For a time in my life, I had frequent occasion to downhill ski. I recall letting some of my friends know that I felt good, was getting in my groove, hadn’t wiped out in a long time. And then one of them piped up:  “If you haven’t wiped out, you’re not pushing yourself hard enough.”

Let’s pause for a moment to look at the silver lining inherent in failure:

  • To fail means we’ve taken a risk, acted boldly, pushed forward out of our safety zone.
  • We’ve gained some clarity about what doesn’t work, and can now adjust course to create a more positive outcome.
  • We’re afforded a new beginning, an opportunity to confess that we didn’t really know it all anyway, made mistakes and are ready to move on.
  • We’re older, wiser and can choose to endeavor forth with much already gained.

As for me, I can point to some rather spectacular results of the past decade of my life:

  • I have two amazing, beautiful, loving children.
  • I have a home in a lovely neighborhood.
  • I’ve increased my income by more than 60% over this time.
  • I’ve met amazing new friends and colleagues, as well as continuing to nurture old friendships.
  • I’ve had some tremendous, remarkable, memorable experiences.
  • I’ve healed, matured and grown in more ways that I can recount.

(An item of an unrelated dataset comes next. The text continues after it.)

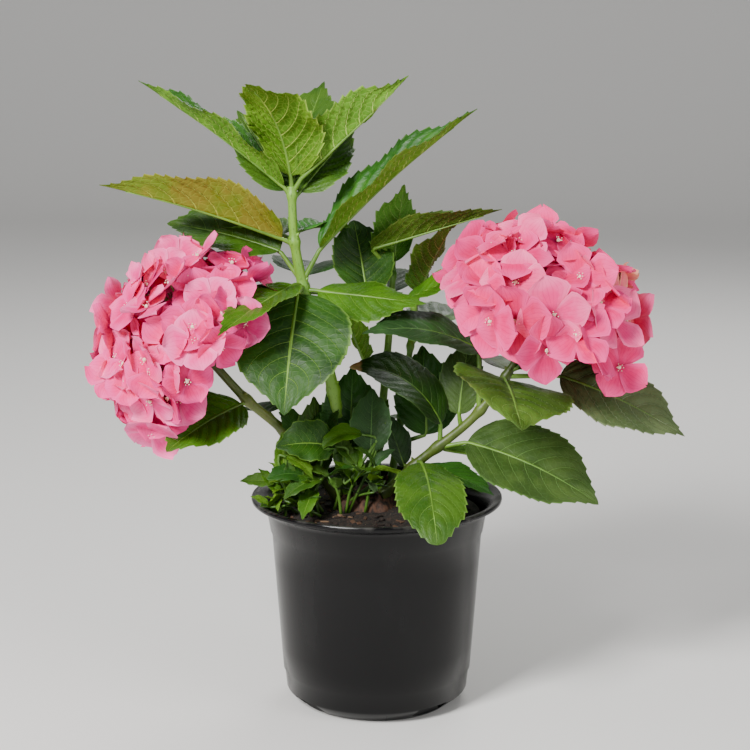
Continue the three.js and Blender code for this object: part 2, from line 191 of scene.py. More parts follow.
# The larger leaves of the tufts: where the blade starts, its heading, length, width, pitch at its start
# and its end, roll and finish.
SPROUT_LEAVES = {
    "sprouts_left": [
        ((-62, -20, 160), 100, 27, 12, 86, 66, 0, "lime"),
        ((-60, -22, 174), -14, 21, 10, -10, -64, 24, "lime"),
        ((-68, -18, 156), 184, 21, 10, 10, -6, -44, "mid"),
        ((-57, -24, 146), 116, 24, 10, 84, 70, 0, "mid"),
        ((-50, -24, 142), 60, 24, 10, 80, 58, 0, "bright"),
        ((-66, -20, 148), 150, 20, 9, 60, 30, -20, "bright"),
    ],
    "sprouts_middle": [
        ((-28, -16, 180), 193, 36, 29, 18, -14, -50, "front"),
        ((-48, -18, 160), 205, 25, 16, 26, -24, -34, "deep"),
        ((-38, -20, 158), 216, 28, 13, 8, -44, -22, "mid"),
        ((-42, -20, 150), 252, 24, 12, -12, -50, 0, "bright"),
        ((-52, -6, 180), 128, 28, 18, 64, 28, 0, "deep"),
        ((-36, -6, 184), 62, 26, 16, 66, 34, 0, "deep"),
        ((-32, -14, 172), 40, 24, 12, 40, 0, 10, "mid"),
    ],
    "sprouts_right": [
        ((-10, -16, 188), 192, 28, 14, 20, -58, -32, "bright"),
        ((-4, -14, 176), 84, 38, 26, 86, 60, 0, "grey"),
        ((2, -12, 190), 58, 20, 9, 72, 50, 0, "bright"),
        ((-22, -16, 160), 104, 27, 13, 82, 60, 0, "mid"),
        ((-17, -18, 158), 58, 25, 12, 72, 44, 0, "bright"),
        ((-4, -18, 163), -8, 29, 12, 18, -52, -28, "bright"),
        ((-14, -18, 168), 140, 22, 11, 50, 10, -14, "mid"),
    ],
}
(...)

Do I really think of myself as a failure? No. But I’ve had some pretty spectacular moments. You could say failure and I are on a first-name basis. So let’s raise a glass to failure. Failure, you haven’t beat me — I’ll always persevere. And I’m grateful for the lessons!

failed at forty

I suppose it’s time I addressed the title of my blog. The truth is, it wasn’t my first choice. I had a lot of ideas…until I Googled those working titles and some explicitly naughty things came up (…seems the XXX folks can find a way to associate nearly any topic with their content). I went through an entire list, hopes dashed. I awoke the next morning with “Failed at Forty” in my head, Googled it, and then began right away. I’m calling it inspired.

A few months ago, I turned forty. At the time, I faced this milestone with more than a modicum of dread. These “big” birthdays often inspire a deeper level of self-reflection than the one-through-fours or six-through-nines, and all I could think about was how far from what I wanted my life had become.

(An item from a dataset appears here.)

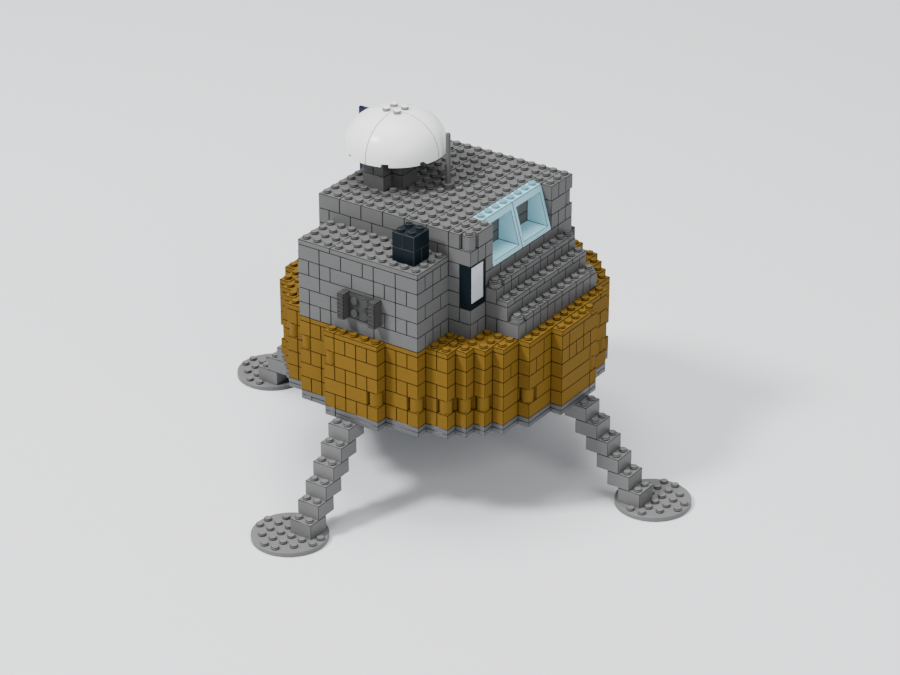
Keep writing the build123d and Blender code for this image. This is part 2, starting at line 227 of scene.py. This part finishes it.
CLEAR = clear_plastic("clear_blue_plastic", (0.27, 0.53, 0.61), 0.12, 0.3, 1.4)
CLEAR_STUDS = clear_plastic("clear_blue_studs", (0.12, 0.27, 0.33), 0.12, 0.3)
PANE = clear_plastic("clear_pane", (0.44, 0.475, 0.51), 0.1, 0.1)

# What each CAD node is made of, by the start of its name; other nodes are grey
FINISHES = (
    ("base_", BLUE_GREY), ("leg_", LIGHT), ("foot_", LIGHT), ("skirt_", GOLD), ("deck_", GOLD),
    ("pedestal_", DARK), ("thruster_", SHADED), ("dark_block", BLOCK_BLUE),
    ("small_frame", BLACK_BLUE), ("fin", NAVY), ("mast", MAST), ("window_", CLEAR),
    ("small_pane", PANE), ("dome_", WHITE),
)


# Mesh helpers

# Which of the piece's three materials a face has: joints and beds carry painted shade, or a painted
# highlight on the darkest bricks; on clear plastic the third is the recess
FACE, JOINT_SHADING, BED_SHADING = 0, 1, 2
INNER = 2


class Shape:
    """Points and faces of one piece, gathered from many small forms."""

    def __init__(self):
        self.points = []
        self.faces = []
        self.smooth = []
        self.part = []

    def add(self, points, faces, smooth=False, part=FACE):
        start = len(self.points)
        self.points += points
        self.faces += [[start + n for n in face] for face in faces]
        self.smooth += [smooth] * len(faces)
        self.part += [part] * len(faces)

    def skin(self, loops, cap_first=True, cap_last=True, smooth=False, joints=(), rest=FACE):
        """Join loops of equally many points, each anticlockwise from above and above the last.

        joints numbers the bands between loops that are level bevels, in the bed finish with its
        painted shade; rest is for the others.
        """
        count = len(loops[0])
        for n, (low, high) in enumerate(zip(loops, loops[1:])):
            faces = [[k, (k + 1) % count, count + (k + 1) % count, count + k] for k in range(count)]
            self.add(low + high, faces, smooth, BED_SHADING if n in joints else rest)
        if cap_first:
            self.add(loops[0], [list(range(count))[::-1]])
        if cap_last:
            self.add(loops[-1], [list(range(count))])

    def to_object(self, name, finish):
        mesh = bpy.data.meshes.new(name)
        mesh.from_pydata([tuple(p) for p in self.points], [], self.faces)
        mesh.polygons.foreach_set("use_smooth", self.smooth)
        piece = bpy.data.objects.new(name, mesh)
        bpy.context.scene.collection.objects.link(piece)
        for material in finish:
            mesh.materials.append(material)
        mesh.polygons.foreach_set("material_index", self.part)
        form = bmesh.new()
        form.from_mesh(mesh)
        bmesh.ops.remove_doubles(form, verts=form.verts, dist=MERGE)
        form.to_mesh(mesh)
        form.free()
        mesh.set_sharp_from_angle(angle=SHARP)
        mesh.update()
        return piece


def rectangle(x0, x1, y0, y1, z, inset, cut):
    """A rectangle with cut corners, inset from its sides."""
    x0, x1, y0, y1 = x0 + inset, x1 - inset, y0 + inset, y1 - inset
    return [(x0 + cut, y0, z), (x1 - cut, y0, z), (x1, y0 + cut, z), (x1, y1 - cut, z),
            (x1 - cut, y1, z), (x0 + cut, y1, z), (x0, y1 - cut, z), (x0, y0 + cut, z)]


def band(shape, low, high):
    """The upright band of a block: its cut corners take the joint finish, painted shade on most
    plastics.
    """
    for k in range(8):
        corners = [low[k], low[(k + 1) % 8], high[(k + 1) % 8], high[k]]
        shape.add(corners, [[0, 1, 2, 3]], False, JOINT_SHADING if k % 2 else FACE)


def block(shape, x0, x1, y0, y1, z0, z1, hollow=0.0, edge=EDGE):
    """A box with fine bevels; hollow is how deep it is open from below."""
    foot = rectangle(x0, x1, y0, y1, z0 + edge, 0.0, edge)
    head = rectangle(x0, x1, y0, y1, z1 - edge, 0.0, edge)
    rim = rectangle(x0, x1, y0, y1, z0, edge, edge / 2)
    if hollow:
        roof = rectangle(x0, x1, y0, y1, z0 + hollow, WALL, edge)
        mouth = rectangle(x0, x1, y0, y1, z0, WALL, edge)
        shape.skin([roof, mouth, rim], True, False)
    else:
        shape.add(rim, [list(range(8))[::-1]])
    shape.skin([rim, foot], False, False, False, (0,))
    band(shape, foot, head)
    shape.skin([head, rectangle(x0, x1, y0, y1, z1, edge, edge / 2)], False, True, False, (0,))


def circle(x, y, z, radius, sides):
    turns = [2 * math.pi * n / sides for n in range(sides)]
    return [(x + radius * math.cos(t), y + radius * math.sin(t), z) for t in turns]


def turned(shape, x, y, profile, sides=24, cap_first=True, cap_last=True, joints=(), rest=FACE):
    """A turned form: profile is a list of (radius, height), from the lowest up."""
    loops = [circle(x, y, z, r, sides) for r, z in profile]
    shape.skin(loops, cap_first, cap_last, True, joints, rest)


def stud(shape, x, y, z, side=FACE):
    """A stud on the height z, with a line round its foot and its top in the bed finish, painted
    shade on most plastics.
    """
    rim = z + STUD_H - STUD_EDGE
    foot = [(STUD_R, z - STUD_EDGE), (STUD_R, z + STUD_LINE), (STUD_R, rim)]
    turned(shape, x, y, foot, STUD_SIDES, True, False, (0,), side)
    head = [(STUD_R, rim), (STUD_R - STUD_EDGE, z + STUD_H)]
    turned(shape, x, y, head, STUD_SIDES, False, True, (0,))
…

I think that I expected, at forty, to be happily married. If pressed to elaborate, I might have come up with something like this:  My husband would be handsome and successful, a lawyer or architect or something; he’d love spending time with me and our children; he would surprise me with gifts of Marc Jacobs handbags, David Yurman jewelry, books and other things I love. I would be happy and successful in my career. My husband and I would take turns shuttling our children from school to piano lessons to soccer and skiing. We would have a spacious home, support the arts, entertain often and take Caribbean and ski vacations. I was sure I’d be celebrating my fortieth with a spectacular trip to the Amalfi Coast, Paris or Thailand with my loving husband.

In fact, I spent my birthday at home in middle America, paying off my ex’s debt and setting a court date. I had contemplated a trip somewhere by myself, perhaps to visit a friend, but some unhappy financial surprises would have made such an extravagance imprudent. Sure I went out with girlfriends, but my heart was not engaged in any sort of celebration. I felt like a failure. So much of what I wanted seemed further from my grasp than ever. To be honest, I was pretty depressed about my situation.

The brilliant thing about failure is that, with time, it brings about great clarity. It is because of the experiences I’ve had — my failed relationship, my attainment of a mediocre position in my career — that I now know more clearly than ever what is truly and deeply important to me. I have a fairly well-developed grasp of my own strengths and weaknesses, and have discovered what makes me feel whole, fulfilled and alive. I am grateful for these lessons learned.

Thus, it is because I am failed at forty that I am more poised than ever to set about creating the life I truly want. And that, my friends, feels like a pretty darned blessed place to be!